To cut to the chase, the correct answer is that they are both good strategies depending on your business and where you are on the growth curve.
understanding the right time to focus on either organic or acquisition growth requires you to appreciate the key differences between the two strategies.
|low risk||v||loss risk|
|Being a strategy that typically involves less of an upfront outlay of cash you can scale up your costs as required. The biggest risk of an organic growth strategy is actually that it doesn’t happen.||The big risk of an acquisition strategy is that you end up paying for a management but then lose that asset [for reasons either in or out of your control]. Of course you are still left with any debt you used for the purchase.|
|slow to build||v||cash from day 1|
|If you are impatient or have a burning need to grow fast, then an organic strategy may not be for you. I have seen aggressive organic growth strategies but growing at an extremely fast rate brings it own additional challenges.||Maybe you are just starting out or maybe you are focusing on reducing your net cash commitments every month, sometimes we just need some cash coming in from day 1.|
|With an organic strategy you choose the properties you take on that fit with you and your model. That is, you can be picky as to whom you work with and the types of properties you want to manage.||When buying a rent roll often you end up with a bundle of properties – some not necessarily perfect for your target market. Don’t underestimate the inefficiencies this can create.|
|smaller team longer||v||bigger team sooner|
|With an organic strategy it often means you, as Principal, remain more involved for longer.
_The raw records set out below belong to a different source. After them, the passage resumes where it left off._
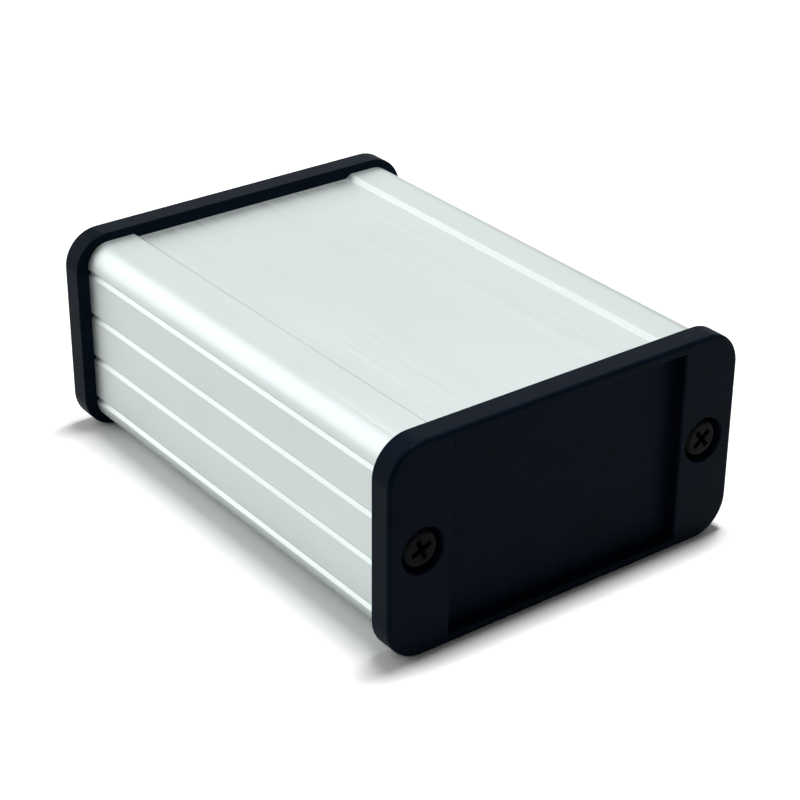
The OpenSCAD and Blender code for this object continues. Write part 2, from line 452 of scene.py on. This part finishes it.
class ENCLOSURE_OT_screws(bpy.types.Operator):
    """Dress the four screws: rounded heads and a thread along each shank"""
    bl_idname = "enclosure.screws"
    bl_label = "Screws"

    STEPS = 24             # flats in one turn of the thread
    HALF_FOOT = 0.3        # half the width of the ridge's foot, as a share of the pitch
    SUNK = 0.04            # how far the foot lies inside the core, in millimetres
    FADE = 0.5             # turns over which each end of the ridge grows out of the core
    LEAST = 0.1            # share of its height that is left at the very end

    def execute(self, context):
        s = settings().screws
        for node in SCREWS:
            piece = welded_copy(node, node + "_threaded")
            round_edges(piece, s.edge_width / MM)
            self.cut_thread(piece, node)
            smooth(piece)
            finish_piece(piece, finish_of(black_oxide), "blackened_steel", node)
        return {"FINISHED"}

    def cut_thread(self, piece, node):
        """Winds a thread round the shank, from just above the tip to just below the head."""
        s = settings().screws
        ridge = self.thread_ridge(s)
        low, high = (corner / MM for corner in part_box(node))
        side = -1 if low.y < 0 else 1          # the end of the box that the head looks from
        outer = low.y if side < 0 else high.y
        make_active(ridge)
        ridge.rotation_euler.x = math.radians(-90 * side)
        ridge.location = ((low.x + high.x) / 2, outer - side * s.head_height / MM,
                          (low.z + high.z) / 2)
        bpy.ops.object.transform_apply(location=True, rotation=True, scale=False)
        join = piece.modifiers.new("thread", "BOOLEAN")
        join.operation = "UNION"
        join.solver = "EXACT"
        join.object = ridge
        apply_modifiers(piece)
        bpy.data.objects.remove(ridge)

    @classmethod
    def thread_ridge(cls, s):
        """A helical ridge with a triangular section round the Z axis, below z = 0."""
        deselect_all()
        bpy.ops.mesh.primitive_circle_add(vertices=3, radius=1, fill_type="NOTHING")
        ridge = bpy.context.object
        ridge.name = "thread_ridge"
        foot, crest, pitch = s.core_radius / MM - cls.SUNK, s.thread_radius / MM, s.pitch / MM
        bottom = -s.plain_length / MM - s.turns * pitch
        flank = cls.HALF_FOOT * pitch
        section = [(foot, bottom - flank), (crest, bottom), (foot, bottom + flank)]
        for corner, (radius, height) in zip(ridge.data.vertices, section):
            corner.co = (radius, 0, height)
        helix = ridge.modifiers.new("helix", "SCREW")
        helix.steps = helix.render_steps = cls.STEPS
        helix.iterations = s.turns
        helix.screw_offset = pitch
        apply_modifiers(ridge)
        for corner in ridge.data.vertices:
            radius = corner.co.xy.length
            if radius > (foot + crest) / 2:
                wound = (corner.co.z - bottom) / pitch
                share = min(1, wound / cls.FADE, (s.turns - wound) / cls.FADE)
                corner.co.xy *= (foot + (crest - foot) * max(share, cls.LEAST)) / radius
        bpy.ops.object.mode_set(mode="EDIT")
        bpy.ops.mesh.select_all(action="SELECT")
        bpy.ops.mesh.fill_holes(sides=3)
        bpy.ops.mesh.normals_make_consistent(inside=False)
        bpy.ops.object.mode_set(mode="OBJECT")
        return ridge


class ENCLOSURE_OT_stage(bpy.types.Operator):
    """Set the floor, the light and the camera"""
    bl_idname = "enclosure.stage"
    bl_label = "Stage"

    # name, bearing clockwise from the back, height and turn in degrees, width, height, radiance
    SOFTBOXES = [
        ("key", -34, 25, 0, 0.92, 0.88, 1.26),
        ("back", 38, 25, 0, 0.60, 0.46, 0.64),
        ("overhead", 77, 83, -13, 0.10, 0.22, 68.0),
        ("glint", 172, 38, 0, 0.03, 0.03, 60.0),
    ]

    def execute(self, context):
        self.add_floor()
        self.add_sky()
        for softbox in self.SOFTBOXES:
            self.add_softbox(*softbox)
        self.add_camera()
        context.scene.view_settings.view_transform = "Standard"
        return {"FINISHED"}

    @staticmethod
    def add_floor():
        """A pale floor, which only the camera sees as white."""
        deselect_all()
        s = settings().stage
        bpy.ops.mesh.primitive_plane_add(size=s.floor_size, location=(0, 0, CAD_BOX[0].z))
        floor = bpy.context.object
        floor.name = "studio_ground"
        m = NodeTree("studio_ground")
        tree = m.tree
        tree.nodes.remove(m.shader)
        seen = m.add("ShaderNodeBsdfDiffuse")
        seen.inputs["Color"].default_value = (s.floor_white,) * 3 + (1,)
        real = m.add("ShaderNodeBsdfDiffuse")
        real.inputs["Color"].default_value = (*s.floor_colour, 1)
        mix = m.add("ShaderNodeMixShader")
        ray = m.add("ShaderNodeLightPath")
        m.link(ray.outputs["Is Camera Ray"], mix.inputs["Fac"])
        m.link(real.outputs["BSDF"], mix.inputs[1])
        m.link(seen.outputs["BSDF"], mix.inputs[2])
        m.link(mix.outputs["Shader"], tree.nodes["Material Output"].inputs["Surface"])
        floor.data.materials.append(m.material)

    @staticmethod
    def add_sky():
        """Weak even light, which metal mirrors more brightly and the camera sees as white."""
        world = bpy.data.worlds.new("studio")
        bpy.context.scene.world = world
        world.use_nodes = True
        tree, s = world.node_tree, settings().stage
        background = tree.nodes["Background"]
        background.inputs["Color"].default_value = (1, 1, 1, 1)
        ray = tree.nodes.new("ShaderNodeLightPath")
        in_gloss = tree.nodes.new("ShaderNodeMapRange")
        in_gloss.inputs["To Min"].default_value = s.sky
        in_gloss.inputs["To Max"].default_value = s.sky_in_gloss
        to_camera = tree.nodes.new("ShaderNodeMapRange")
        to_camera.inputs["To Max"].default_value = 1.0
        tree.links.new(ray.outputs["Is Glossy Ray"], in_gloss.inputs["Value"])
        tree.links.new(ray.outputs["Is Camera Ray"], to_camera.inputs["Value"])
        tree.links.new(in_gloss.outputs["Result"], to_camera.inputs["To Min"])
        tree.links.new(to_camera.outputs["Result"], background.inputs["Strength"])

    @staticmethod
    def add_softbox(name, bearing, height, turn, across, up, glow):
        """A rectangular lamp, turned to the middle of the box. Its sizes are in metres."""
        lamp = bpy.data.lights.new(name, "AREA")
        lamp.shape = "RECTANGLE"
        lamp.size, lamp.size_y = across, up
        lamp.energy = glow * math.pi * across * up
        holder = bpy.data.objects.new(name, lamp)
        bpy.context.scene.collection.objects.link(holder)
        bearing, height = math.radians(bearing), math.radians(height)
        away = Vector((math.sin(bearing) * math.cos(height),
                       math.cos(bearing) * math.cos(height), math.sin(height)))
        holder.location = (CAD_BOX[0] + CAD_BOX[1]) / 2 + away * settings().stage.lamp_distance
        holder.rotation_mode = "QUATERNION"
        spin = Quaternion((0, 0, 1), math.radians(turn))
        holder.rotation_quaternion = away.to_track_quat("Z", "Y") @ spin

    @staticmethod
    def add_camera():
        s = settings().stage
        camera = bpy.data.objects.new("camera", bpy.data.cameras.new("camera"))
        bpy.context.scene.collection.objects.link(camera)
        camera.data.lens = s.lens
        camera.data.clip_start = 0.01
        back = Vector((math.sin(s.azimuth) * math.cos(s.elevation),
                       -math.cos(s.azimuth) * math.cos(s.elevation), math.sin(s.elevation)))
        middle = (CAD_BOX[0] + CAD_BOX[1]) / 2
        camera.location = middle + Vector(s.aim) + back * s.distance
        camera.rotation_mode = "QUATERNION"
        level = (-back).to_track_quat("-Z", "Y")
        camera.rotation_quaternion = level @ Quaternion((0, 0, 1), s.roll)
        bpy.context.scene.camera = camera


class ENCLOSURE_PT_sidebar(bpy.types.Panel):
    """Lists the pieces and the stage"""
    bl_idname = "ENCLOSURE_PT_sidebar"
    bl_label = "Enclosure"
    bl_space_type = "VIEW_3D"
    bl_region_type = "UI"
    bl_category = "Enclosure"

    def draw(self, context):
        groups = [("extrusion", ENCLOSURE_OT_extrusion), ("panels", ENCLOSURE_OT_end_panels),
                  ("screws", ENCLOSURE_OT_screws), ("stage", ENCLOSURE_OT_stage)]
        for name, operator in groups:
            box = self.layout.box()
            box.operator(operator.bl_idname)
            values = getattr(context.scene.enclosure, name)
            for key in values.__annotations__:
                box.prop(values, key)


CLASSES = [ExtrusionSettings, PanelSettings, ScrewSettings, StageSettings, EnclosureSettings,
           ENCLOSURE_OT_extrusion, ENCLOSURE_OT_end_panels, ENCLOSURE_OT_screws,
           ENCLOSURE_OT_stage, ENCLOSURE_PT_sidebar]


def register():
    for cls in CLASSES:
        bpy.utils.register_class(cls)
    bpy.types.Scene.enclosure = PointerProperty(type=EnclosureSettings)


def unregister():
    del bpy.types.Scene.enclosure
    for cls in reversed(CLASSES):
        bpy.utils.unregister_class(cls)


def main():
    register()
    bpy.ops.enclosure.stage()
    bpy.ops.enclosure.extrusion()
    bpy.ops.enclosure.end_panels()
    bpy.ops.enclosure.screws()


if __name__ == "__main__":
    main()
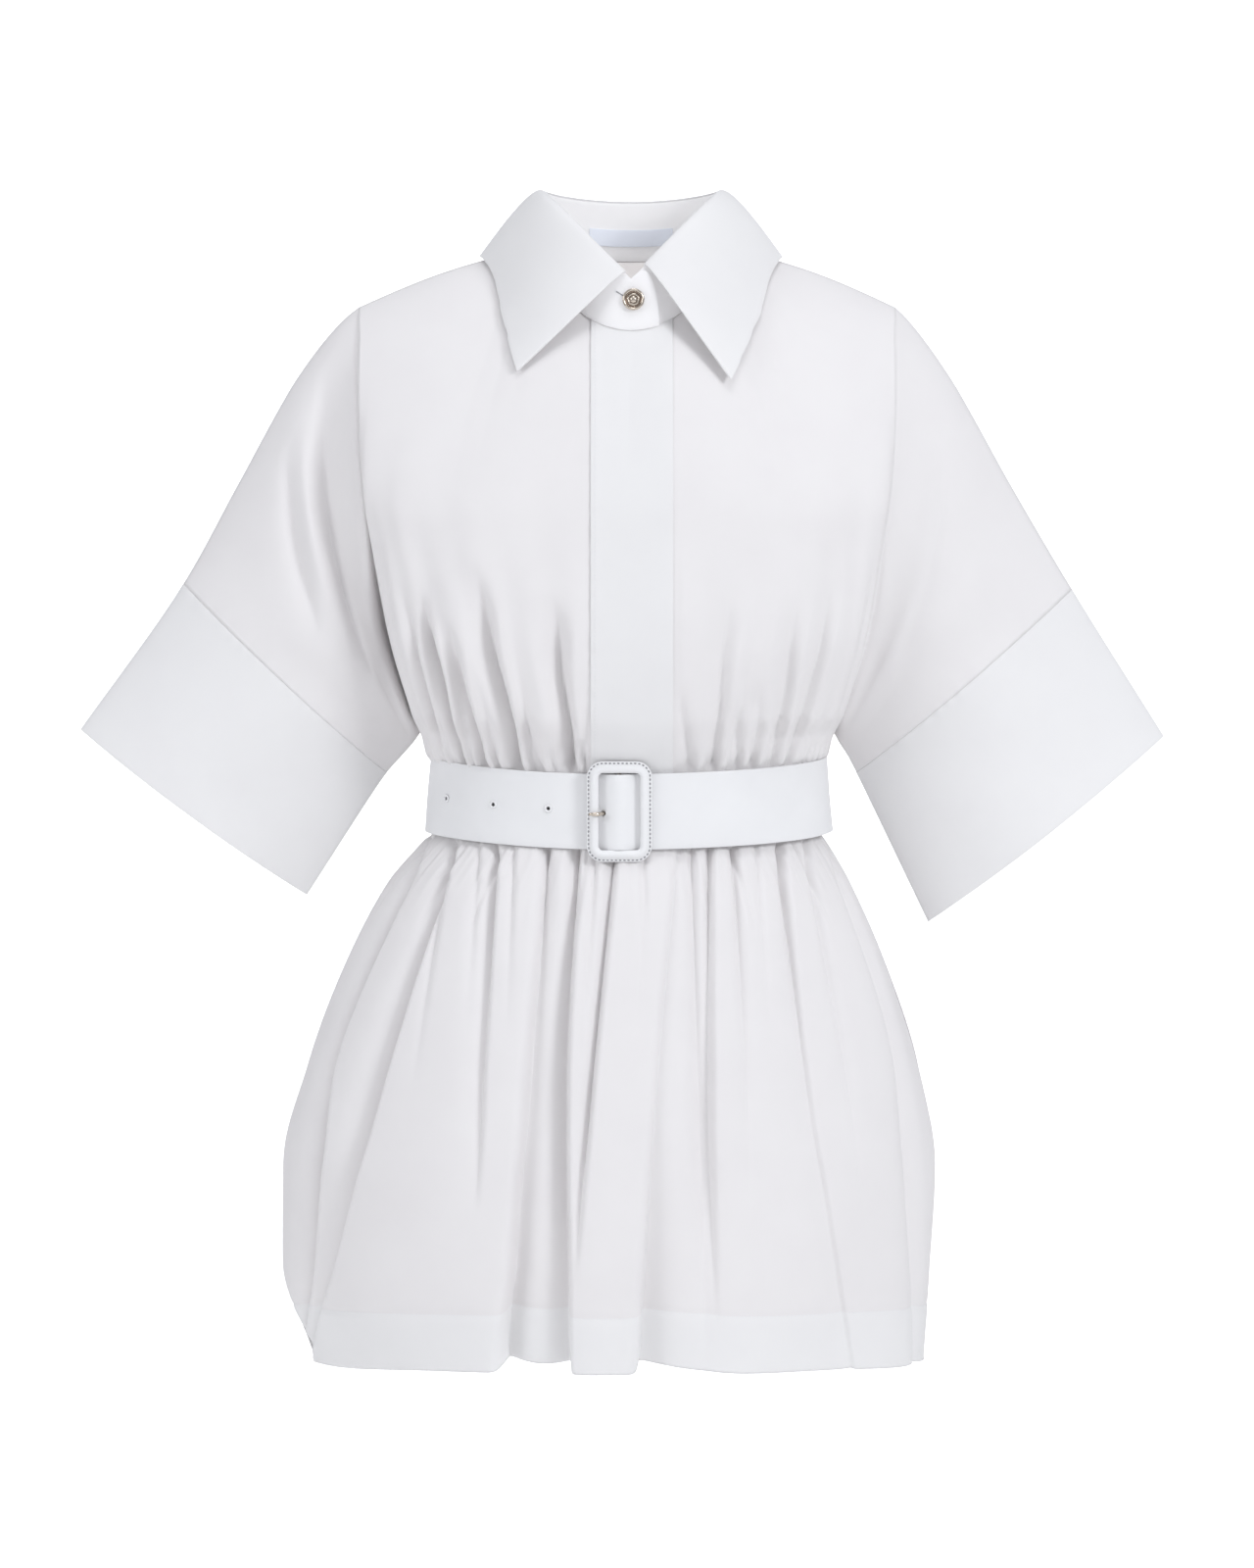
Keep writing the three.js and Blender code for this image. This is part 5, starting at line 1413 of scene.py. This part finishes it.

This has its positives and negatives as you grow your rent roll but does allow you to lay a solid foundation of systems and processes before the growth really kicks in.||Managing a big team has its own headaches – getting everyone on the bus and facing the front can be hard. However, bigger teams also mean you are less reliant on individuals and as Principal you have a much better chance of ever getting a holiday.|
|lower market share||v||existing market share|
|If you already have a sales team with great presence in the market, you already have a foot in the door and the need to grab market share quickly will not be as urgent.||Sometimes buying a rent roll is not just about buying cash flow or profits – sometimes it is about grabbing market share. If you are struggling to get into an area or want more presence in the PM market to support the sales team, acquisition may help.|
|cost = profit||v||cost = capital|
|To grow organically the main cost is incremental wages for BDM’s, property managers or bonuses for existing team members. Don’t forget, wages are tax deductible!||To buy a rent roll you need to commit cold hard cash – whether funded from cash reserves or bank debt it will cost you either today or tomorrow. Don’t forget, buying a capital asset like a rent roll is not tax deductible [that is you need to pay for the rent roll out of after-tax dollars].|
One of the big factors often ignored when tossing up between an organic or acquisition growth strategy is tax – wages are deductible but the cost to buy a management is not. Don’t underestimate the impact this has on your after-tax cash flows but it also should not be you sole consideration. Often either strategy will be better suited to your longer-term vision.
At the right time for you and your business, in my mind, the ideal is a combination of both.